Then, on the eve of war, the settlement was rocked by a murder that is still one of the most famous crimes of the British Empire. An older rancher, Sir Henry “Jock” Broughton (Joss Ackland), had returned from a trip to England with a wild young bride named Diana (Greta Scacchi). She had married for money, a fact Sir Henry had few illusions about, but what he did not expect was that she would so quickly flaunt her cynicism in the colony. She fell under the power of the handsome young earl of Erroll (Charles Dance), a shameless womanizer, and their affair scandalized the colony until the day of Jan. 24, 1941, when the earl was found shot dead in his car, not far from an exclusive club where he had last been seen with Diana.

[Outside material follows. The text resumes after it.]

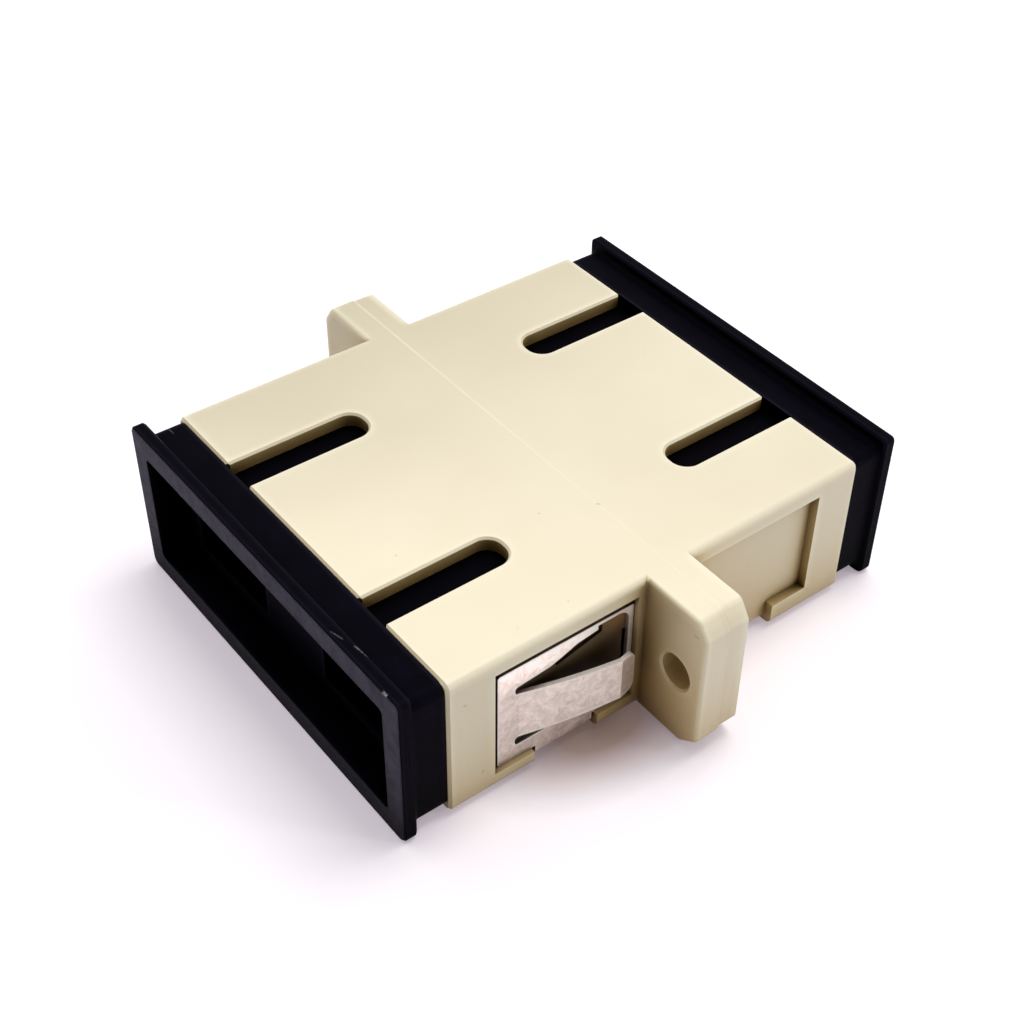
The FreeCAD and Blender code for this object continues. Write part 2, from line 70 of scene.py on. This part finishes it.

Broughton was charged with the murder, but eventually acquitted, and the case remains officially unsolved to this day. The one survivor who might have been sure about the identity of the killer, Diana Broughton, died a few years ago. But the case lives on in British memory, partly because it occurred in a colony that was living in luxury while the homeland itself was enduring the Battle of Britain and the terrors of World War II.
“White Mischief” is an elegant, almost luxurious retelling of the story of Jock, Diana and the earl, filmed on location in Kenya at great expense and forming a sort of companion piece to “Out of Africa,” which takes place in East Africa at the beginning of the same era but among much different sorts of people. In “White Mischief,” the period is lovingly restored - the clothes, the cars, the rambling architecture, the lifestyle that could not conceive that Kenya would ever be independent, and was scarcely able to even see racism, much less decry it. Happy Valley is seen as a society of narcissists, in love with their own beauty and idle charm and existing primarily to drink and to gossip.
In this society, Jock is a figure of some dignity at first.
Erect and proud in middle age, he is Establishment through and through.
But he makes the mistake of falling in love with the beautiful young Diana, and he makes another mistake, too: He goes broke. Diana is carefree as the wind and hardly even wants to hurt Jock's feelings. She is simply too selfish to think much about them. When the earl sees the opportunity for an entertaining affair, both he and Diane make the mistake of underestimating Jock - of pushing him too far, too publicly.